Kriogenmash
- Company type: Joint-stock company
- Founded: 1945
- Headquarters: Balashikha, Russia
- Parent: OMZ
- Website: www.cryogenmash.ru

= Cryogenmash =

Company based in Balashikha, Russia

Kriogenmash Scientific Production Association (НПО «Криогенмаш») is a company based in Balashikha, Russia. It was involved in the manufacturing of cryogenic fuel components in Soviet and Russian missiles, from the R-1 missile to the Sea Launch project.

==History==
In 1939, Petr Leonidovich Kapitsa developed a method of liquefying large quantities of oxygen using a relatively simple technique. In 1943 he was involved in the creation of "Glavkislorod" (main oxygen), which subsequently evolved into the Kriogenmash Scientific Production Association.

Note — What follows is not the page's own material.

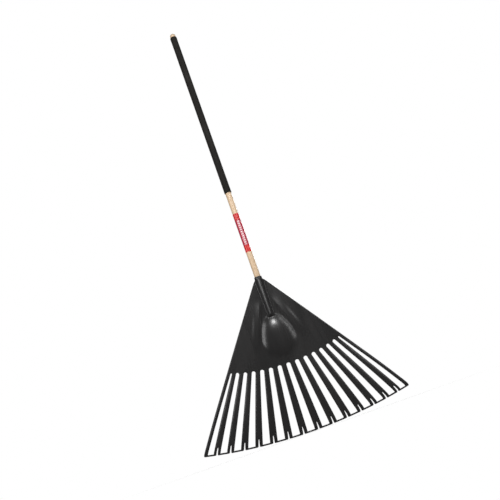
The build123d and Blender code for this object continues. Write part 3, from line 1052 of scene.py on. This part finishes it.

Kriogenmash consists of a design bureau and collocated production facility at Balashikha in Moscow Oblast that specializes in the design and production of equipment for the production of cryogenic gases. The bulk of this equipment is delivered to metallurgical plants throughout the former Soviet Union.

Kriogenmash has supplied cryogenic equipment to the Buran space program and to the Russian aviation industry. The cryogenic equipment for the Tokamak-15 thermonuclear complex was designed and built by Kriogenmash. An experimental complex designed to supply gas to villages located far from mainline piping is one of the Association's current projects. Kitchen sinks, thermos flasks, tableware and automobile exhausts are also among the products of the association.